Table 4 Time exponent (n) and the goodness-of-fit (R²) for samples coated with TEOS and reacted for 48 h after soldering at various temperatures

Tables 5 and 6 show the growth rate k for samples coated with TEOS after soldering at various temperatures. As the amount of TEOS and reaction time increased, the growth rate of the IMC decreased. The interfacial IMC growth activation energy can be obtained from the Arrhenius equation [18,19,20]:

$$ k = k_{0} \exp \left( { - \frac{Q}{{{\text{RT}}}}} \right) $$

(2)

where k is the growth rate, k₀ is the growth constant, Q is the activation energy, R is the ideal gas constant, and T is the temperature. The plots of ln k versus ln t for samples after a reaction for 24 and 48 h are shown in Fig. 10. The activation energies of the interfacial IMC growth for the samples coated with TEOS after soldering are listed in Table 7. The growth activation energy increased with increasing TEOS addition and reaction time. This result confirms that the TEOS coating slows interfacial IMC growth during soldering.

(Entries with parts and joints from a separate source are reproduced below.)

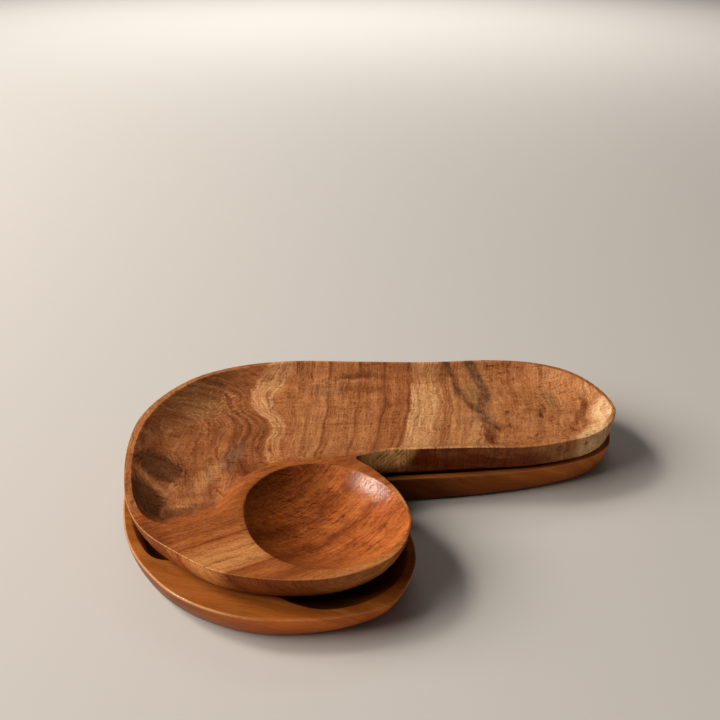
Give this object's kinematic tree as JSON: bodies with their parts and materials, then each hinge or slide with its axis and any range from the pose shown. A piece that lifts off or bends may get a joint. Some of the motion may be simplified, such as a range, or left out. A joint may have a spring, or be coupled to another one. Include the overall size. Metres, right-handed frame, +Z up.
{
  "type": "chip and dip server",
  "caption": "Stack of carved wooden servers, each a J-shaped board with a long chip tray along its arm and a round dip bowl in its front lobe.",
  "frame": {"origin": "on the surface the stack stands on, under the middle of its plan", "axes": "+X along the arm towards its free end, +Y away from the dip bowl towards the straight back, +Z up"},
  "size_m": [0.4246, 0.314, 0.0543],
  "materials": {
    "plain_wood": "oiled, satin to gloss, plain orange-brown grain",
    "figured_wood": "oiled, satin, strongly figured red-brown heartwood with pale sapwood"
  },
  "bodies": {
    "lower_board": {"lower_server": "plain_wood"},
    "upper_board": {"upper_server": "figured_wood"}
  },
  "joints": [
    {"name": "upper_lift", "type": "slide", "parent": "lower_board", "child": "upper_board", "axis": [0, 0, 1], "range_m": [0, 0.1]}
  ]
}
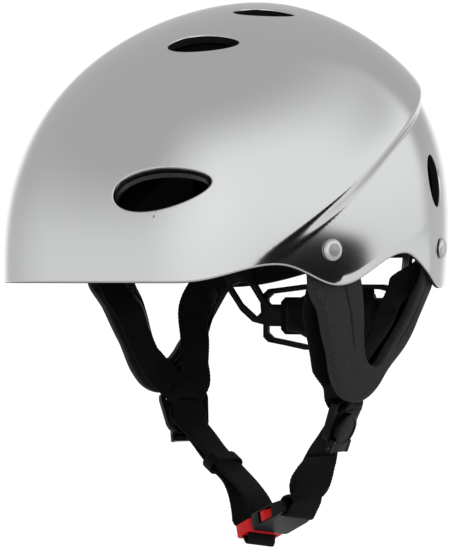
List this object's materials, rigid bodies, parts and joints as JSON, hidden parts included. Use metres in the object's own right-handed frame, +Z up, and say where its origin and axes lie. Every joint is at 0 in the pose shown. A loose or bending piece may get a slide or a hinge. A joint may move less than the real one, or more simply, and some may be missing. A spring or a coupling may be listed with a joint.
{
  "type": "water helmet",
  "caption": "Full-cut whitewater helmet: vented silver shell, foam liner, U-shaped ear guards, webbing harness with a side-release chin buckle, and a nape cradle tightened by a dial.",
  "frame": {"origin": "centre of the head opening at the height of the brow rim", "axes": "+X wearer's left, -Y forward to the brow, +Y the nape, +Z up to the crown"},
  "size_m": [0.218, 0.2752, 0.3187],
  "materials": {
    "shell": "satin silver metallic coat",
    "steel": "polished rivets, plain washers and pins",
    "foam": "closed-cell foam with a smooth skin",
    "cover": "grained dark grey skin",
    "webbing": "woven nylon with ribbed edges",
    "plastic": "fine-grained moulded black",
    "red": "moulded red, slight sheen",
    "fabric": "brushed knit over foam"
  },
  "bodies": {
    "helmet_body": {"shell": "shell", "rivet_side_left": "steel", "rivet_side_right": "steel", "rivet_rear_left": "steel", "rivet_rear_right": "steel", "washer_side_left": "steel", "washer_side_right": "steel", "washer_rear_left": "steel", "washer_rear_right": "steel", "liner_front": "foam", "liner_left": "foam", "liner_right": "foam", "liner_rear": "foam", "liner_crown": "foam", "brow_pad": "fabric", "crown_pad": "fabric", "ear_guard_left": "cover", "ear_guard_right": "cover", "ear_pad_left": "foam", "ear_pad_right": "foam", "strap_front_left": "webbing", "strap_front_right": "webbing", "strap_rear_left": "webbing", "strap_rear_right": "webbing", "divider_frame_left": "plastic", "divider_frame_right": "plastic", "lock_pin_left": "steel", "lock_pin_right": "steel", "hanger_left": "plastic", "hanger_right": "plastic"},
    "chin_loop": {"chin_strap_left": "webbing", "chin_strap_right": "webbing", "strap_tail": "webbing", "buckle_socket": "plastic"},
    "keeper_band": {"keeper": "webbing"},
    "plug": {"buckle_plug": "red"},
    "front_prong": {"prong_front": "red"},
    "rear_prong": {"prong_rear": "red"},
    "left_lock": {"divider_lock_left": "plastic"},
    "right_lock": {"divider_lock_right": "plastic"},
    "cradle": {"cradle_frame": "plastic", "dial_housing": "plastic", "dial_cover": "plastic", "nape_pad": "fabric"},
    "left_band": {"band_left": "plastic"},
    "right_band": {"band_right": "plastic"},
    "dial": {"pinion": "plastic", "dial_knob": "plastic", "dial_screw": "steel"}
  },
  "joints": [
    {"name": "chin_swing", "type": "hinge", "parent": "helmet_body", "child": "chin_loop", "pos_m": [0, 0.0285, -0.0925], "axis": [1, 0, 0], "range_deg": [-35, 10]},
    {"name": "keeper_slide", "type": "slide", "parent": "chin_loop", "child": "keeper_band", "axis": [0.8631, 0, -0.5051], "range_m": [-0.008, 0.008]},
    {"name": "buckle_release", "type": "slide", "parent": "chin_loop", "child": "plug", "axis": [-0.9107, 0, -0.4131], "range_m": [0, 0.022], "deforming": ["prong_front", "prong_rear", "chin_strap_right", "strap_tail"]},
    {"name": "front_prong_squeeze", "type": "hinge", "parent": "plug", "child": "front_prong", "pos_m": [0.00594, 0.0216, -0.14126], "axis": [-0.4068, 0.1736, 0.8968], "range_deg": [0, 12], "stiffness_Nm_per_rad": 0.05},
    {"name": "rear_prong_squeeze", "type": "hinge", "parent": "plug", "child": "rear_prong", "pos_m": [0.00688, 0.0344, -0.14331], "axis": [0.4068, -0.1736, -0.8968], "range_deg": [0, 12], "stiffness_Nm_per_rad": 0.05},
    {"name": "left_lock_flip", "type": "hinge", "parent": "helmet_body", "child": "left_lock", "pos_m": [0.06642, 0.02652, -0.09424], "axis": [-0.289, 0.9573, 0], "range_deg": [0, 105]},
    {"name": "right_lock_flip", "type": "hinge", "parent": "helmet_body", "child": "right_lock", "pos_m": [-0.06642, 0.02652, -0.09424], "axis": [-0.289, -0.9573, 0], "range_deg": [0, 105]},
    {"name": "cradle_tilt", "type": "hinge", "parent": "helmet_body", "child": "cradle", "pos_m": [0, 0.0736, 0.029], "axis": [1, 0, 0], "range_deg": [-10, 4]},
    {"name": "left_band_slide", "type": "hinge", "parent": "cradle", "child": "left_band", "pos_m": [0, -0.044, -0.0205], "axis": [0, 0, 1], "range_deg": [0, 2.87]},
    {"name": "right_band_slide", "type": "hinge", "parent": "cradle", "child": "right_band", "pos_m": [0, -0.044, -0.0205], "axis": [0, 0, -1], "range_deg": [0, 2.87]},
    {"name": "dial_turn", "type": "hinge", "parent": "cradle", "child": "dial", "pos_m": [0, 0.1, -0.0205], "axis": [0, -1, 0], "range_deg": [0, 125.3]}
  ],
  "couplings": [
    {"joint": "left_band_slide", "follows": "dial_turn", "ratio": 0.022857},
    {"joint": "right_band_slide", "follows": "dial_turn", "ratio": 0.022857}
  ]
}
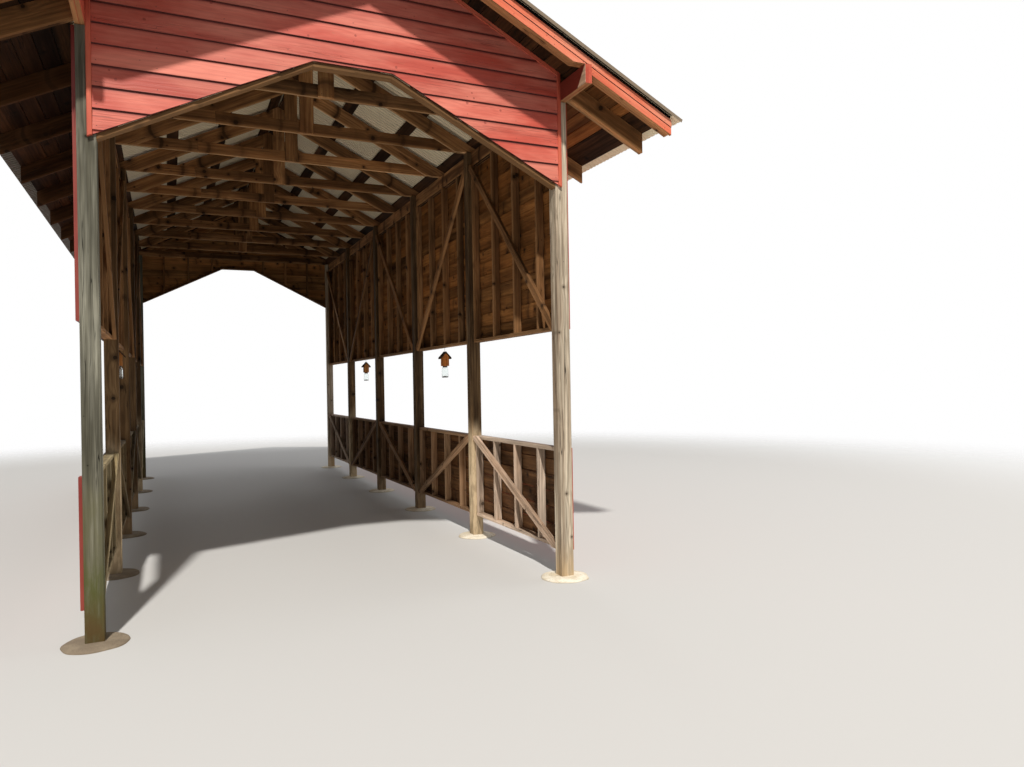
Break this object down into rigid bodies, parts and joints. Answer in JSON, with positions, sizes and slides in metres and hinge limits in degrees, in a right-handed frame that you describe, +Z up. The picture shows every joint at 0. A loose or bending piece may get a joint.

This can be explained by the fact that silica NPs inhibit the silver diffusion.

Table 5 Growth rate for samples coated with TEOS and reacted for 24 h and after soldering at various temperatures

Table 6 Growth rate for samples coated with TEOS and reacted for 48 h after soldering at various temperatures

Fig. 10

Plots of ln k versus 1/T for samples after reaction for 24 and 48 h

Table 7 Activation energies of interfacial IMC growth for samples coated with TEOS and reacted for 24 h and 48 h after soldering

4 Conclusion

1. (1)

   Silica NPs were coated onto the surface of silver powders through hydrolysis and a condensation reaction of TEOS based on the Stöber method.

2. (2)

   Silica NPs located at the IMC (Ag₃Sn) grain boundaries effectively hinder IMC dissolution by molten solder along grain boundaries during soldering, and hence retard silver leaching.

3. (3)

   The growth of the IMC is mainly dominated by bulk diffusion for samples coated with TEOS. The growth activation energy increased with increasing TEOS addition and reaction time.